The British government’s response might be understood in kind, though slightly more muted.  The British government is not saying that it will not pay a penny, merely that it is not obliged to.

I have to say, however, that the British government’s response so far looks poor on at least three different levels. 

1) The nuance in that response was completely lost in the newspaper headlines.

If Britain does end up paying a substantial sum, which has to be the overwhelming probability if any deal is to be reached, those headlines will be recalled by the public but the implied qualification will not.  The response only works with the public if no deal is to be reached.

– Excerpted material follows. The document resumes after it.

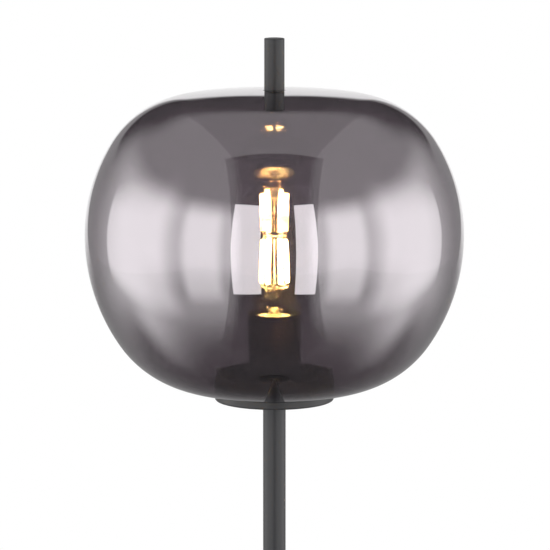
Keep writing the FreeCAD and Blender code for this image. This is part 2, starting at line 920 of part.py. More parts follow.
def make_bulb_cap():
    rim = "cap_rim_height - cap_foot"
    cap = turned(
        "bulb_cap",
        [
            ("0", "0"),
            ("cone_top_radius", "0"),
            ("cap_radius", "cap_taper"),
            ("cap_radius", f"{rim} - 2 * cap_taper"),
            ("cap_rim_radius", f"{rim} - cap_taper"),
            ("cap_rim_radius", rim),
            ("cap_rim_radius - cap_wall", rim),
            ("cap_rim_radius - cap_wall", f"{rim} - cap_taper + cap_wall"),
            ("cap_radius - cap_wall", f"{rim} - 2 * cap_taper + cap_wall"),
            ("cap_radius - cap_wall", "cap_taper + cap_wall"),
            ("cone_top_radius - cap_wall", "cap_wall"),
            ("0", "cap_wall"),
        ],
        f"{bulb_foot} + cap_foot",
    )
    node(cap, "bulb_cap")
    deck_radius = "throat_radius - bulb_wall - fit_gap"
    deck_foot = f"{bulb_foot} + cap_rim_height - deck_thickness"
    node(disc("bulb_deck", deck_radius, "deck_thickness", deck_foot), "bulb_deck")


def make_stem():
    stem = turned(
        "bulb_stem",
        [
            ("0", "0"),
            ("stem_radius", "0"),
            ("stem_waist", "stem_flare"),
            ("stem_waist", "stem_height"),
            ("0", "stem_height"),
        ],
        f"{bulb_foot} + cap_rim_height",
    )
    node(stem, "bulb_stem")


def rod(start, end, radius):
    return Part.makeCylinder(radius, start.distanceToPoint(end), start, end - start)


def make_filaments():
    """Straight glowing rods that lean in at the top, and the wires that hold them."""
    low = value(f"{bulb_foot} + filament_foot_height")
    high = low + value("filament_length")
    wire = value("lead_radius")
    stem_top = Vector(0, 0, value(f"{bulb_foot} + cap_rim_height + stem_height + seat_gap"))
    seat = Vector(0, 0, value("seat_gap"))
    lift = Vector(0, 0, value("hub_radius"))
    centre = Vector(0, 0, high) + lift
    rods = []
    frame = [Part.makeSphere(value("hub_radius"), centre), rod(stem_top, centre, wire)]
    for index in range(filament_count):
        angle = math.radians(turn / filament_count * index)
        out = Vector(math.cos(angle), math.sin(angle), 0)
        foot = out * value("filament_foot_spread") + Vector(0, 0, low)
        top = out * value("filament_top_spread") + Vector(0, 0, high)
        rods.append(rod(foot, top, value("filament_radius")))
        root = out * value("stem_waist / 2") + stem_top + Vector(0, 0, wire)
        frame.append(rod(root, foot - lift, wire))
        frame.append(rod(foot - lift, foot - seat, wire))
        frame.append(rod(top + seat, top + lift, wire))
        frame.append(rod(top + lift, centre, wire))
        frame.append(Part.makeSphere(wire, foot - lift))
        frame.append(Part.makeSphere(wire, top + lift))
    node(shaped("bulb_filaments", Part.makeCompound(rods)), "bulb_filaments")
    node(shaped("filament_wires", frame[0].multiFuse(frame[1:])), "filament_wires")


def check_and_write():
    doc.recompute()
    for thing in doc.Objects:
        if "Invalid" in thing.State or "Error" in thing.State:
            raise RuntimeError(f"{thing.Label} failed: {thing.State}")
    for thing in nodes:
        if thing.Shape.isNull() or not thing.Shape.isValid() or not thing.Shape.Solids:
            raise RuntimeError(f"{thing.Label} has no sound shape")
    for thing in nodes:
        thing.Shape.exportStep(f"parts/{thing.Label}.step")
        print(f"{thing.Label:24s} {len(thing.Shape.Solids)} solid {thing.Shape.Volume / 1000:10.3f} cm3")
    print(len(nodes), "pieces")


fill_sheet()
make_base()
make_cord_entry()
make_pole()
make_holder()
make_lampholder()
make_wires()
make_globe()
make_neck_ring()
make_finial()
make_bulb()
check_and_write()
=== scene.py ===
import json
import math

import bmesh
import bpy
from mathutils import Matrix, Vector


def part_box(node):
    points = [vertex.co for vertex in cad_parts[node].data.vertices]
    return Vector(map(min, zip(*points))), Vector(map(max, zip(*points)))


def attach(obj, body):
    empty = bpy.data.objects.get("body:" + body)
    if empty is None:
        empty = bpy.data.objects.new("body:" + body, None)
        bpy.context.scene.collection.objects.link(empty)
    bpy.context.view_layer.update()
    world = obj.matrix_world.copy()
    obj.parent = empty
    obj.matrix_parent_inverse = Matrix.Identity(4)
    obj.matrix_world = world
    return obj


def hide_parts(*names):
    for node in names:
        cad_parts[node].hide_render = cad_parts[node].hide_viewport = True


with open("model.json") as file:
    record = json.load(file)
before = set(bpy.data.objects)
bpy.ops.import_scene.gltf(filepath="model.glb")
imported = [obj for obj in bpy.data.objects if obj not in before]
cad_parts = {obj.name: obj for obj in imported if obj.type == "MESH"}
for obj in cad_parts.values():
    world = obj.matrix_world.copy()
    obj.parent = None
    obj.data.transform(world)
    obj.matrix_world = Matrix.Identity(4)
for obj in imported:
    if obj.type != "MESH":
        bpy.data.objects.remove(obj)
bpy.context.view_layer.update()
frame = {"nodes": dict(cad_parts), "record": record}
nodes = frame["nodes"]
slotOf = {row["node"]: row["material_slot"] for row in frame["record"]["subparts"]}
print("frame loaded:", len(nodes), "nodes")


# camera, at the place from which the lamp was seen

view = {
    "place": (0.0005, -3.506, 1.9588),  # metres
    "pitch": 81.13,  # degrees up from straight down
    "lens": 293.06,  # mm, on a sensor 36 mm wide
    "sensor": 36.0,
    "farthest": 60.0,  # metres
    "indirectClamp": 80.0,  # at the usual limit the light strips lose their glare behind the glass
}


def addCamera():
    data = bpy.data.cameras.new("viewCamera")
    data.lens = view["lens"]
    data.sensor_width = view["sensor"]
    data.clip_end = view["farthest"]
    eye = bpy.data.objects.new("viewCamera", data)
    eye.location = view["place"]
    eye.rotation_euler = (math.radians(view["pitch"]), 0.0, 0.0)
    bpy.context.scene.collection.objects.link(eye)
    bpy.context.scene.camera = eye


addCamera()
bpy.context.scene.view_settings.view_transform = "Standard"
bpy.context.scene.cycles.sample_clamp_indirect = view["indirectClamp"]
print("camera placed")


# small helpers for node trees and meshes


def addNode(tree, kind, **settings):
    # a node with its properties and its input values set; spaces in socket names are written as _
    node = tree.nodes.new(kind)
    for name, setting in settings.items():
        if hasattr(node, name):
            setattr(node, name, setting)
        else:
            node.inputs[name.replace("_", " ")].default_value = setting
    return node


def join(tree, source, target):
    tree.links.new(source, target)


def newMaterial(name, **settings):
    material = bpy.data.materials.new(name)
    material.use_nodes = True
    tree = material.node_tree
    tree.nodes.clear()
    shader = addNode(tree, "ShaderNodeBsdfPrincipled")
    for socket, setting in settings.items():
        shader.inputs[socket.replace("_", " ")].default_value = setting
    output = addNode(tree, "ShaderNodeOutputMaterial")
    join(tree, shader.outputs[0], output.inputs["Surface"])
    return material, tree, shader, output


def newGroup(name, inputs, outputs):
    group = bpy.data.node_groups.new(name, "ShaderNodeTree")
    for label, setting in inputs.items():
        socket = group.interface.new_socket(label, in_out="INPUT", socket_type="NodeSocketFloat")
        socket.default_value = setting
    for label in outputs:
        group.interface.new_socket(label, in_out="OUTPUT", socket_type="NodeSocketFloat")
    start = addNode(group, "NodeGroupInput")
    end = addNode(group, "NodeGroupOutput")
    return group, start, end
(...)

2) The government appears to be attempting to play poker using strategies more appropriate to bridge.  By entering into legal arguments about the amount to be paid, it opens up a discussion that the EU negotiators will relish getting into about legal niceties on a point that it very much suits them to discuss.

There are various possible strategies that the British government could follow.  For example, it could describe such a gambit as one that indicated that the EU were negotiating in bad faith, seeking the removal of the negotiators who put forward such a manifestly outrageous demand. Or it could link such a discussion to a related discussion on far more congenial territory (such as ownership of shared EU assets).  In short, it should be bringing in new dimensions into a negotiation that it suits the other negotiating party to treat as one dimensional.

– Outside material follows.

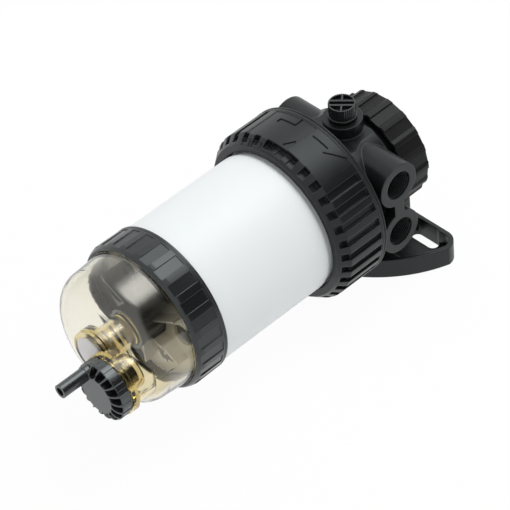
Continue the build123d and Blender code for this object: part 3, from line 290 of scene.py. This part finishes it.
# Grain: a fine noise for its height, and a broad one for the patches
grain, g_in, g_out = new_group(
    "moulding grain", (("Size", 900.0),), (("Height", FLOAT), ("Patches", FLOAT)))
place = on_piece(grain)
for label, scale, detail in (("Height", g_in.outputs["Size"], 3), ("Patches", PATCH_SCALE, 4)):
    noise = grain.nodes.new("ShaderNodeTexNoise")
    noise.inputs["Detail"].default_value = detail
    feed(grain, noise.inputs["Scale"], scale)
    grain.links.new(place, noise.inputs["Vector"])
    grain.links.new(noise.outputs["Fac"], g_out.inputs[label])

# Rounded edges: the bevelled normal, and how far it leans from the flat one
edges, e_in, e_out = new_group(
    "rounded edges", (("Radius", 0.0006),), (("Normal", VECTOR), ("Edge", FLOAT)))
bevel = edges.nodes.new("ShaderNodeBevel")
bevel.samples = 6
edges.links.new(e_in.outputs["Radius"], bevel.inputs["Radius"])
flat_normal = edges.nodes.new("ShaderNodeNewGeometry").outputs["Normal"]
lean = vectors(edges, "DOT_PRODUCT", bevel.outputs["Normal"], flat_normal)
edges.links.new(bevel.outputs["Normal"], e_out.inputs["Normal"])
edges.links.new(ramp(edges, lean, EDGE_SPAN), e_out.inputs["Edge"])

# Reach: how far a point lies from an upright axis at X, Y
reach, r_in, r_out = new_group(
    "reach from an axis", (("X", 0.0), ("Y", 0.0)), (("Distance", FLOAT),))
axis_at = reach.nodes.new("ShaderNodeCombineXYZ")
for label in ("X", "Y"):
    reach.links.new(r_in.outputs[label], axis_at.inputs[label])
apart = vectors(reach, "SUBTRACT", on_piece(reach), axis_at.outputs["Vector"])
level_part = vectors(reach, "MULTIPLY", apart, (1, 1, 0))
reach.links.new(vectors(reach, "LENGTH", level_part), r_out.inputs["Distance"])
print("groups", [group.name for group in bpy.data.node_groups])

# %% [markdown]
# One recipe makes every moulded plastic. The colour shifts a little in broad patches, is paler
# along the edges, partly as wear and partly as a painted highlight, and the roughness follows the
# same patches. Only the amounts differ between the grained black housing, the satin black fittings
# and the white can.
# Most of the black ones mirror the studio in a slightly cool tone.

# %% Moulded plastics
PATCH_SPAN = (0.3, 0.7)
GRAIN_DEPTH = 0.0004
GLOSSIER, DULLER = 0.04, 0.06
COOL = (0.92, 1.0, 1.02)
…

3) The British government’s response looks both morally and legally weak.  If Britain has been part of an organisation that has entered into long term commitments, seeking to wash its hands of any responsibility to pay for them after the fact is not a lofty position to take.

The legal argument is scarcely better.  It apparently turns on the phrasing of Article 50 of the EU Treaty, which reads at the relevant point: “The Treaties [of the EU] shall cease to apply to the State in question from the date of entry into force of the withdrawal agreement or, failing that, two years after the notification.”

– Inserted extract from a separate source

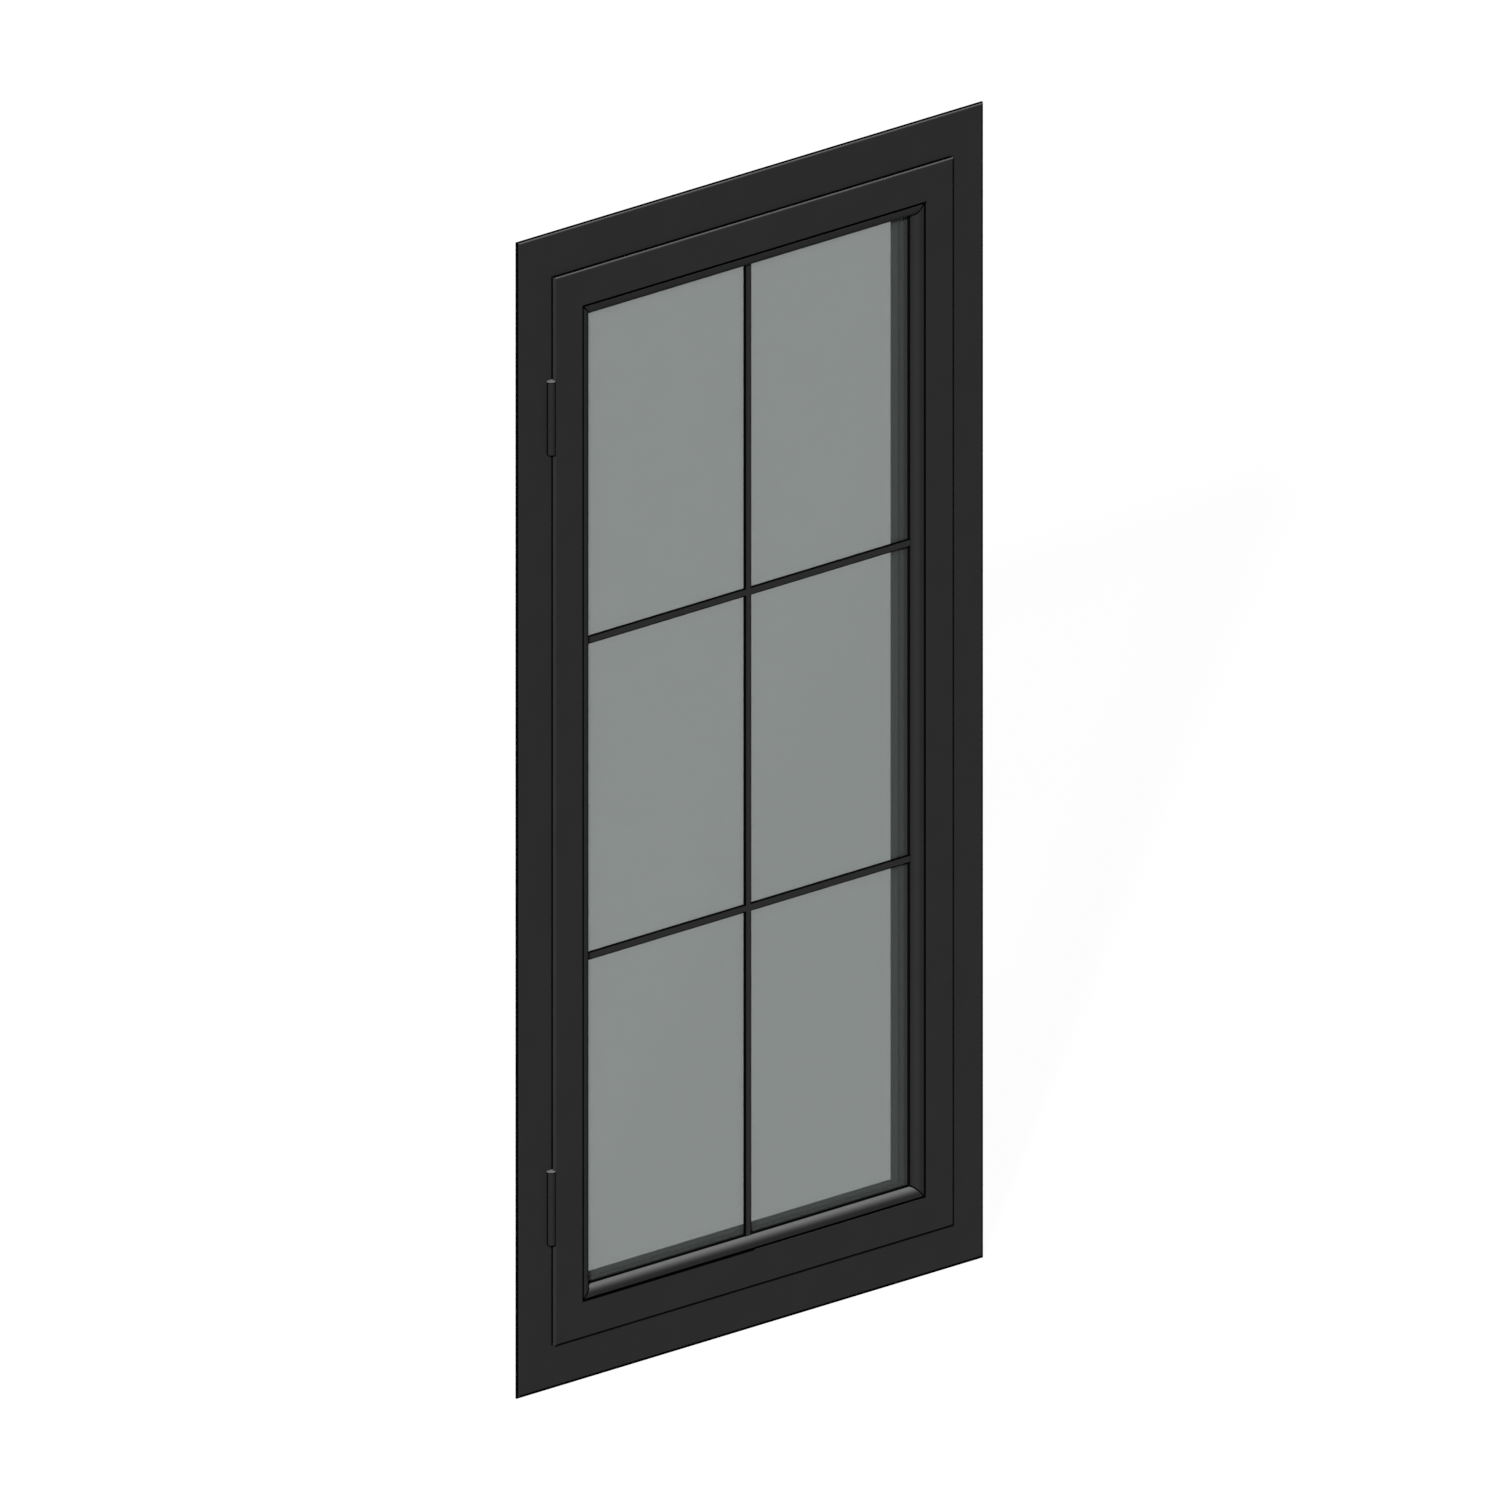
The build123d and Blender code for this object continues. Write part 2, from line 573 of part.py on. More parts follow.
def main():
    os.makedirs("parts", exist_ok=True)

    for side in SIDES:
        save(FRAME_NAMES[side], frame_piece(side))
        save(SASH_NAMES[side], sash_piece(side))
        save(f"glazing_bead_{side}", mitred(bead_section(), side, BEAD_MITRE_GAP))
        save(f"outer_gasket_{side}", mitred(outer_gasket_section(), side))
        save(f"inner_gasket_{side}", mitred(inner_gasket_section(), side))
        save(f"spacer_{side}", mitred(spacer_section(), side))
        save(f"outer_seal_{side}", outer_seal(side))
        save(f"inner_seal_{side}", mitred(inner_seal_section(), side))

    save("outer_pane", pane(GLASS_FRONT_Y))
    save("inner_pane", pane(INNER_PANE_Y))
    save("edge_sealant", edge_sealant())
    save("setting_blocks", setting_blocks())

    upright, upper, lower = glazing_bars()
    save("glazing_bar_upright", upright)
    save("glazing_bar_upper", upper)
    save("glazing_bar_lower", lower)
    save("glazing_bar_tapes", bar_tapes())

    for name, middle_z in zip(("lower", "upper"), HINGE_MIDDLES):
        frame_leaf, sash_leaf = hinge_leaves(middle_z)
        save(f"{name}_hinge_frame_leaf", frame_leaf)
        save(f"{name}_hinge_sash_leaf", sash_leaf)
    save("hinge_pins", [pin_room(z, PIN_DIAMETER / 2) for z in HINGE_MIDDLES])


main()
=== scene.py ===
import json
import math

import bpy
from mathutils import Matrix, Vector


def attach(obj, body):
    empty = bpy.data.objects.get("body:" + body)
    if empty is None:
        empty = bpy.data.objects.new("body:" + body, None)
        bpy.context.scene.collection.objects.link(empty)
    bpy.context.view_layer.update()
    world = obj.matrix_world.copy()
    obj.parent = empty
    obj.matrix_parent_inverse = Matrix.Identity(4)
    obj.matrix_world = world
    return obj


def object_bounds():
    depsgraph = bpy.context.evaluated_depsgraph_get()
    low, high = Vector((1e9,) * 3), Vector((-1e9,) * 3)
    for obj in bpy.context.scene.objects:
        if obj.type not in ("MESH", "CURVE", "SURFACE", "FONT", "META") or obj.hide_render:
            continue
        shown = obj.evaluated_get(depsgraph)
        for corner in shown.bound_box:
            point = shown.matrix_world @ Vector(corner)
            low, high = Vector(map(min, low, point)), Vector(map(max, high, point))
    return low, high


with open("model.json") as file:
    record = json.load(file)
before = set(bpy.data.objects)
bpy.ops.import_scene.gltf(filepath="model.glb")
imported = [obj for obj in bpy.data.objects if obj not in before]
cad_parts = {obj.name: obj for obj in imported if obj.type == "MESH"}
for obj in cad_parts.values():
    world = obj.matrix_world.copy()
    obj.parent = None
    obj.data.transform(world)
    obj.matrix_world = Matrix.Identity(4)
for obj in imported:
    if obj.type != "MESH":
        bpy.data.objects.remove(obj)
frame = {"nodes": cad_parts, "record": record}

CAD_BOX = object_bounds()
NODES = frame["nodes"]

# The photograph's parallel view: its turn, its tilt, its width and where it is centred
VIEW_AZIMUTH = math.radians(-43.45)
VIEW_ELEVATION = math.radians(18.68)
VIEW_WIDTH = 1.5937
VIEW_RIGHT_OF_ORIGIN = 0.00158
VIEW_ABOVE_ORIGIN = 0.5931
CAMERA_DISTANCE = 6.0
CAMERA_REACH = 60.0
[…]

The argument floated in the newspapers is that Article 70 of the Vienna Convention means that brings all Britain’s liabilities to an end.  That article provides that:

“Unless the treaty otherwise provides or the parties otherwise agree, the termination of a treaty under its provisions or in accordance with the present Convention:

(a) Releases the parties from any obligation further to perform the treaty”.

But this ignores two points.  First, Article 31 of the Vienna Convention provides:

“A treaty shall be interpreted in good faith in accordance with the ordinary meaning to be given to the terms of the treaty in their context and in the light of its object and purpose.”

So the exit provisions in Article 50 need to be given appropriate meaning for handling the withdrawal from a complex multinational treaty of one of its members.  It is implausible that exiting members would be intended to leave without paying up their share of pre-existing commitments.  Its words should be read accordingly.  It is more natural in that context to read Britain’s release from any obligation further to perform the treaty as being restricted to obligations after that date rather than to wipe the slate completely clean.

And secondly, Article 70 does not finish with the words quoted in the newspapers.  It goes on to provide:

“[Unless the treaty otherwise provides or the parties otherwise agree, the termination of a treaty…] (b) Does not affect any right, obligation or legal situation of the parties created through the execution of the treaty prior to its termination.”

This would also seem to give Britain responsibility for its share of future EU liabilities already incurred at a time that Britain was a party to them.

As I said at the outset, the legal argument really isn’t very relevant, unless negotiations break down completely.  But while it’s bad enough playing bridge at a poker table, it’s worse still doing so and then fumbling your cards.